Much
Middle English: shortened from muchel, from Old English micel (see mickle).
wiktionary
From Middle English muche(“much, great”), apocopated variant of muchel(“much, great”), from Old English micel(“big, much”), from Proto-Germanic *mikilaz(“great, many, much”), from Proto-Indo-European *meǵh₂-(“big, stour, great”). See also mickle, muckle.
etymonline
much (adj.)
c. 1200, "great in quantity or extent" (also "great in size, big, large," a sense now obsolete), a worn-down form (by loss of unaccented last syllable) of Middle English muchel "large, tall; many, in a large amount; great, formidable," from Old English micel "great in amount or extent," from Proto-Germanic *mekilaz, from PIE root *meg- "great."

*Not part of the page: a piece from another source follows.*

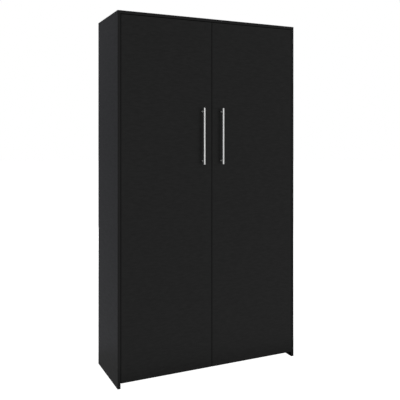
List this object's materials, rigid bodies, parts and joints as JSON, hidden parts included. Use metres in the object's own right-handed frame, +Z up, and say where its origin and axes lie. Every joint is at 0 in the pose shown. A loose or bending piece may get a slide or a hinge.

As a noun, "a large quantity, a great deal," and as an adverb, "in a great degree, intensely, extensively," from c. 1200. Since 17c. the adverb has been much-used as a prefix to participial forms to make compound adjectives. For vowel evolution, see bury. Too much was used from late 14c. in the senses "astonishing, incredible," also "too offensive, unforgivable." Much-what "various things, this and that" (late 14c.) was "Very common in the 17th c." [OED] and turns up in an 1899 book of Virginia folk-speech as well as "Ulysses."